-- start of Dataset records --

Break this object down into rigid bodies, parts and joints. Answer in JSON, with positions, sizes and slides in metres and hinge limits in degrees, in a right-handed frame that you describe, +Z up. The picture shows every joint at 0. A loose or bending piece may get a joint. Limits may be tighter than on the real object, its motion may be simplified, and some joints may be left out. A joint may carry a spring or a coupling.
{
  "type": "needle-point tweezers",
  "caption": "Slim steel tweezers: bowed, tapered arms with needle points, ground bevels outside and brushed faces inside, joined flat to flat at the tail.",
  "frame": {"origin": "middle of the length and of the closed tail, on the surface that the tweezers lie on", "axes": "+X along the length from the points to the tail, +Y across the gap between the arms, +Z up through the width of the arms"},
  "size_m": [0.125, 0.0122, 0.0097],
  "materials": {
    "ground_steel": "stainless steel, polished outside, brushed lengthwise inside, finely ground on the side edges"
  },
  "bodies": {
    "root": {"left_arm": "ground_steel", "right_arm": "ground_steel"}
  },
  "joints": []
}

-- end of Dataset records --
-- start of Dataset records --

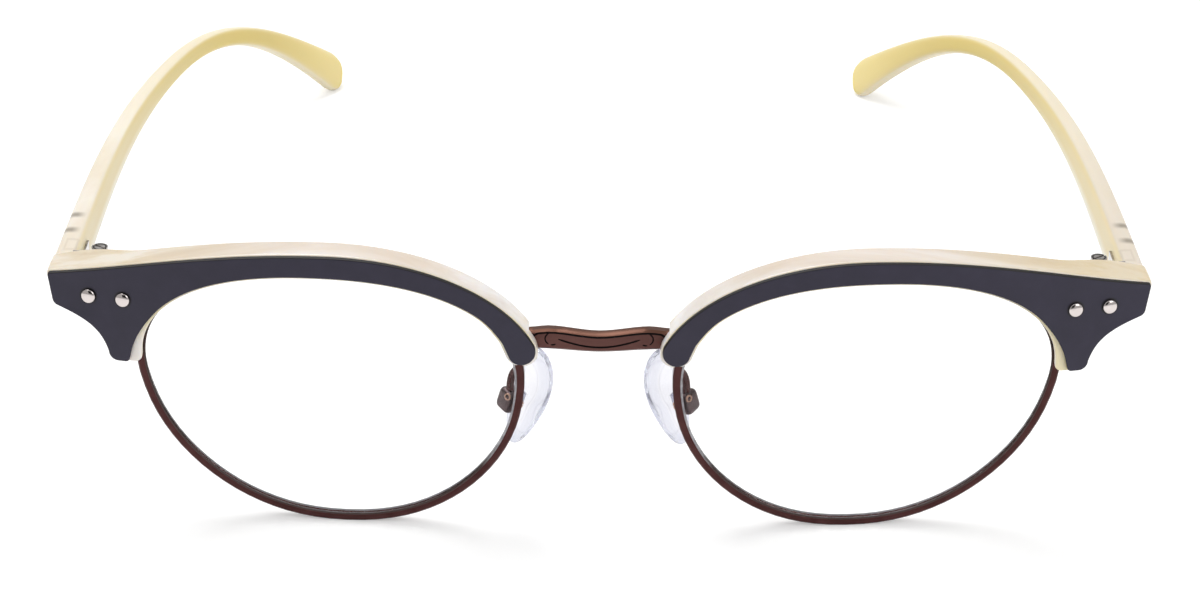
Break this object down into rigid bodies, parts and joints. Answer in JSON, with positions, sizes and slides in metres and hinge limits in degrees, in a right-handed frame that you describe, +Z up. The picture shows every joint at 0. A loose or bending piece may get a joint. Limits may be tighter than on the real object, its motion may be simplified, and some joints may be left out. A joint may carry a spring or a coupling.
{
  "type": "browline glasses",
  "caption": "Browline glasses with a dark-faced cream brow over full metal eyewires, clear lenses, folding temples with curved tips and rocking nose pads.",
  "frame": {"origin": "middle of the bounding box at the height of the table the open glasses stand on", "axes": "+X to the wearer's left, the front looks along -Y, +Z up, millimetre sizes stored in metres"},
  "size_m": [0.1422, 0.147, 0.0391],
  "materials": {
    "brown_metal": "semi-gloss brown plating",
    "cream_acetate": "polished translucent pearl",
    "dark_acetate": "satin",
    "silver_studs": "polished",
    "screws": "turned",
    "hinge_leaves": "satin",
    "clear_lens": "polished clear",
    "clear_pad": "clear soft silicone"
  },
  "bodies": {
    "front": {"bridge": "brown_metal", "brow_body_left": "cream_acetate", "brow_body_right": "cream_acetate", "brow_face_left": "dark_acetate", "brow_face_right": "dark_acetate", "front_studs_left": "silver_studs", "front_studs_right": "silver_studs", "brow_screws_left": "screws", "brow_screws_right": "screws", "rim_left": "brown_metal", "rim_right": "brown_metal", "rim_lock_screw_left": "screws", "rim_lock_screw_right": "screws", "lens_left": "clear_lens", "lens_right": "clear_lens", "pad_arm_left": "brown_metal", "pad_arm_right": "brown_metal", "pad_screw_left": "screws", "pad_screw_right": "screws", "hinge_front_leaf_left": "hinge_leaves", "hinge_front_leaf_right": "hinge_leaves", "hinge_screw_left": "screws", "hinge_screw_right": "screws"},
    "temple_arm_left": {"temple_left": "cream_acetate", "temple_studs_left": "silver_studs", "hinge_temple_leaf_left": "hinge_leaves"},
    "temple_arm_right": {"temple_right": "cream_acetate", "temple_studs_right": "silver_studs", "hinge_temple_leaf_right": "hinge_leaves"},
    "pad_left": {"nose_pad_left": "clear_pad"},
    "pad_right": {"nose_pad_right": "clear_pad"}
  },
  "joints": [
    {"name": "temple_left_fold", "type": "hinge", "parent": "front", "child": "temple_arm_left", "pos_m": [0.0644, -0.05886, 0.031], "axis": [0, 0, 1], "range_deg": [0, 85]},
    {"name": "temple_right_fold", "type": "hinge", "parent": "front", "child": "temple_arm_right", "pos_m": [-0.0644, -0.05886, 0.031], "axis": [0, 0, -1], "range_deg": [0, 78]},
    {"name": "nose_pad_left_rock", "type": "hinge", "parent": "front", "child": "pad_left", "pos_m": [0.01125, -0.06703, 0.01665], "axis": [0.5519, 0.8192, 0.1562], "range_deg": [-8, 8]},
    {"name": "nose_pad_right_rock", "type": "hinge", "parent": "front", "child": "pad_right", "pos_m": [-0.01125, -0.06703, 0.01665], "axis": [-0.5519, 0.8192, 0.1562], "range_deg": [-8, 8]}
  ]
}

-- end of Dataset records --

Your objective:
Copy each line above that contains the word "with".

Solution to this problem:
Break this object down into rigid bodies, parts and joints. Answer in JSON, with positions, sizes and slides in metres and hinge limits in degrees, in a right-handed frame that you describe, +Z up. The picture shows every joint at 0. A loose or bending piece may get a joint. Limits may be tighter than on the real object, its motion may be simplified, and some joints may be left out. A joint may carry a spring or a coupling.
  "caption": "Slim steel tweezers: bowed, tapered arms with needle points, ground bevels outside and brushed faces inside, joined flat to flat at the tail.",
Break this object down into rigid bodies, parts and joints. Answer in JSON, with positions, sizes and slides in metres and hinge limits in degrees, in a right-handed frame that you describe, +Z up. The picture shows every joint at 0. A loose or bending piece may get a joint. Limits may be tighter than on the real object, its motion may be simplified, and some joints may be left out. A joint may carry a spring or a coupling.
  "caption": "Browline glasses with a dark-faced cream brow over full metal eyewires, clear lenses, folding temples with curved tips and rocking nose pads.",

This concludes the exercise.